Awakenings, Deaths, Depression

Awakenings are little deaths and rebirths. The grand expansion I experienced in India came with its equal and opposite contraction. Coupled with this great eye lifting, shoulder opening, arm outstretching expansion was a sharp fetal curling, deep shattering, and pointed contraction into myself upon my return. Coming back from such a grand adventure was a collapse. The question that punctuated my days this spring was: how does an expanded self return?

I knew I was a different person coming back from India. I also knew that the same spaces from before my trip existed in my apartment, in my relationship, in my obligations. I was aware that reintegration was going to challenge me – but I wasn’t prepared to feel as though the rug had been pulled from under me.
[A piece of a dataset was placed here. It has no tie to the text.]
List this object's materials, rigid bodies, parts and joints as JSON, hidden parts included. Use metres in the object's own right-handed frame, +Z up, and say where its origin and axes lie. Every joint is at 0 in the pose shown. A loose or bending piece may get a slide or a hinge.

What caught me by surprise was the exceptional disconnection I now felt to my world. I did not feel held by my environment. My job was a means to an end. My network of fellow journeyers scattered around the globe, and my family was across the country. It took me months to understand that I wasn’t in the midst of reintegration so much as just integration.

When I think about it now, the image I feel is a visceral gasp for air. I think of the noise made at the edge of a sob where you are desperate for air and the release of emotion. Inside of my lungs was a vacuum, a space of deep grief, a need for air, and a continuous longing for the life I was able to build on the other side of the world. At the time, the only language I had to identify my experience was depression.

Discussion Questions:

  • Why do you think it is scary to talk about your lived experience?
  • What stories have you heard about depression?
  • What is depression? How have you experienced it?
  • What is sacred and how have you experienced it in your life?